CIDA realizes however, that the most effective result will be attained when  farmers obtain an acceptable return to them from the sale of their nuts or the products from their nuts. 

Crude CNO is by far the major coconut product produced and exported from Fiji. Annual export earning from this source has been relatively low, contributing less than 1% to Fiji’s total foreign exchange earnings annually. Over the past decade, the world market price for crude CNO has been fluctuating between US$323 and $878/tonne. Over the same decade, no trend (upward, downward or stable) is apparent i.e. price movement has been quite haphazard.   

With regard to research on coconuts, very low priority had been given in previous years and this trend is continuing. Crop and product diversification have been receiving little attention.However, Fiji has been quite fortunate in having private entrepreneurs undertaking their own research using their own resources. As such, apart from CNO production, products such as VCO, coconut cream, etc, are being produced and marketed but on a very small scale.  

With regard to the industry, there are two CNO mill in Fiji. These mills are capable of processing all copra produced into CNO. Both mills have been operating well below capacity over the years. The coconut industry in Fiji is basically a copra industry.

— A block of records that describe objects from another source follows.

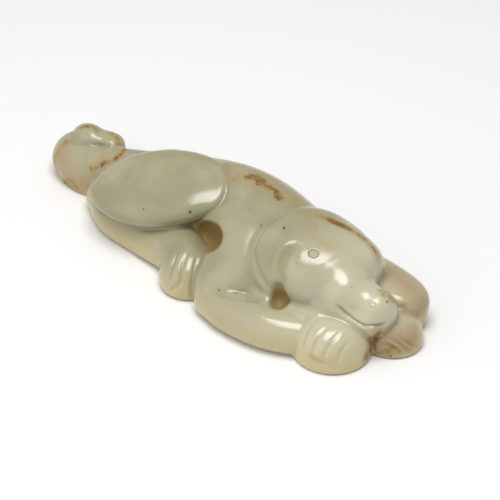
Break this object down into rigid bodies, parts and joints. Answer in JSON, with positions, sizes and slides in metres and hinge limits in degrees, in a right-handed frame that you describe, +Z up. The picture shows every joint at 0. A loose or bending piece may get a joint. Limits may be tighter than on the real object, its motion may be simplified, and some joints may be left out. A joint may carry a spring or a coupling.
{
  "type": "jade dog carving",
  "caption": "Small polished celadon and russet jade carving of a hound lying down, chin on its crossed forepaws and its tail curled up behind, to lie on a desk or shelf.",
  "frame": {"origin": "middle of the underside: the centre of the bounding box's bottom face", "axes": "+X from the tail to the head along the longest extent, +Y to the dog's left, +Z up, with the flat underside at z = 0"},
  "size_m": [0.0794, 0.0282, 0.016],
  "materials": {
    "jade": "polished"
  },
  "bodies": {
    "root": {"jade_dog_carving": "jade"}
  },
  "joints": []
}
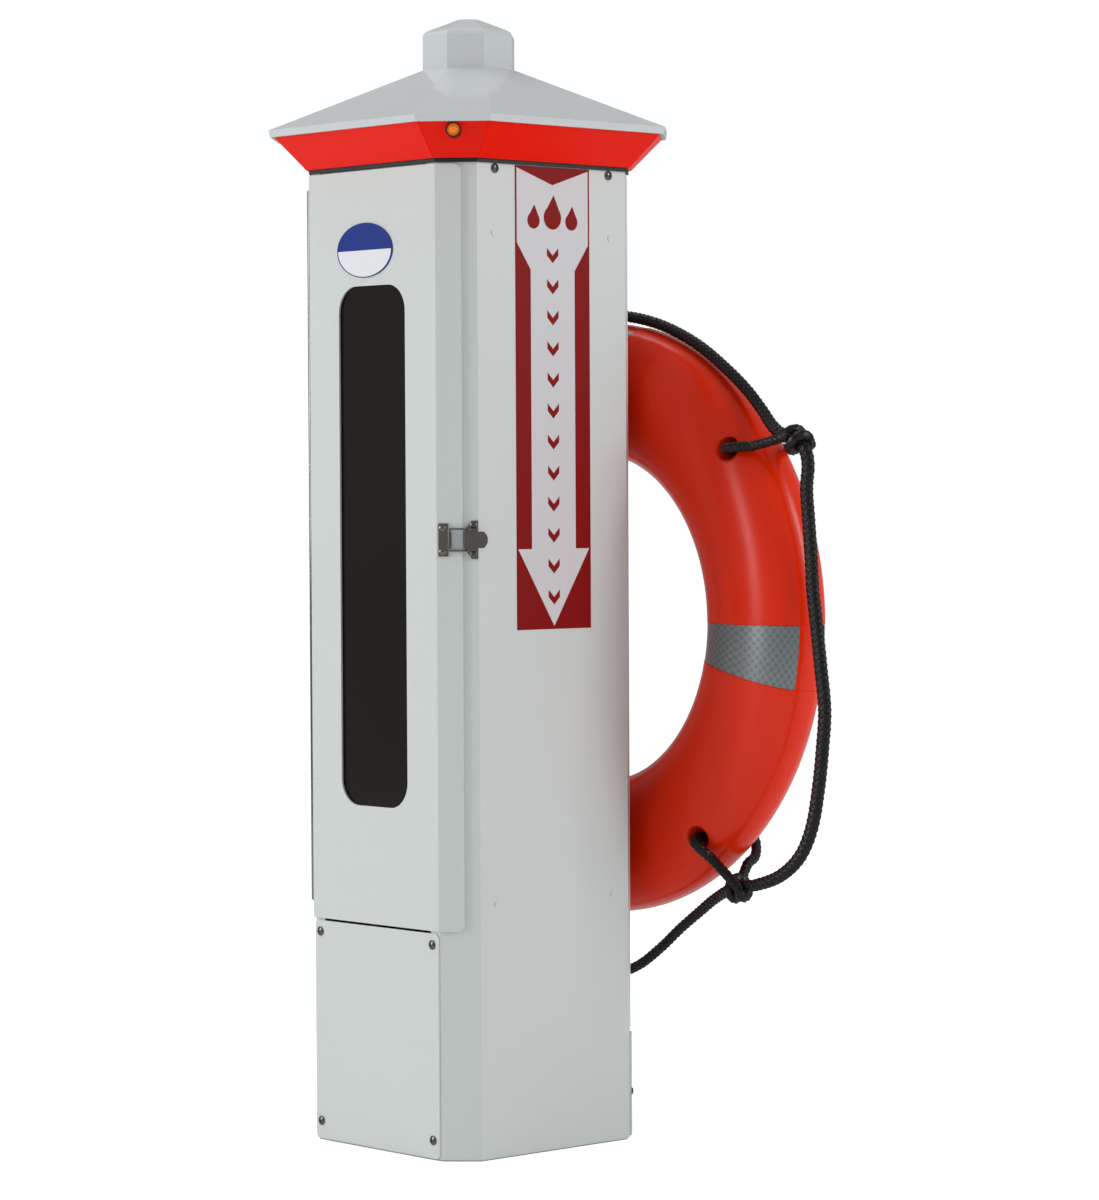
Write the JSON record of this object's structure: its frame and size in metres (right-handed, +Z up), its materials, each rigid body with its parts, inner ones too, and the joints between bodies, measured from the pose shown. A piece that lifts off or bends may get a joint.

A recent study has made the comment that there are five different types of CNO processing currently practiced in Fiji. Most of these processes do not result in the production of VCO either because of non- conformance to the APCC standard for VCO, or because the processing equipment do not satisfy sanitary requirement for VCO, or both. 

Developing and expanding rural enterprise is very important to the Government of Fiji because of the high level of rural unemployment; the increasing emphasis on empowering rural women; and the need to expand/decentralize services and enterprise to rural areas.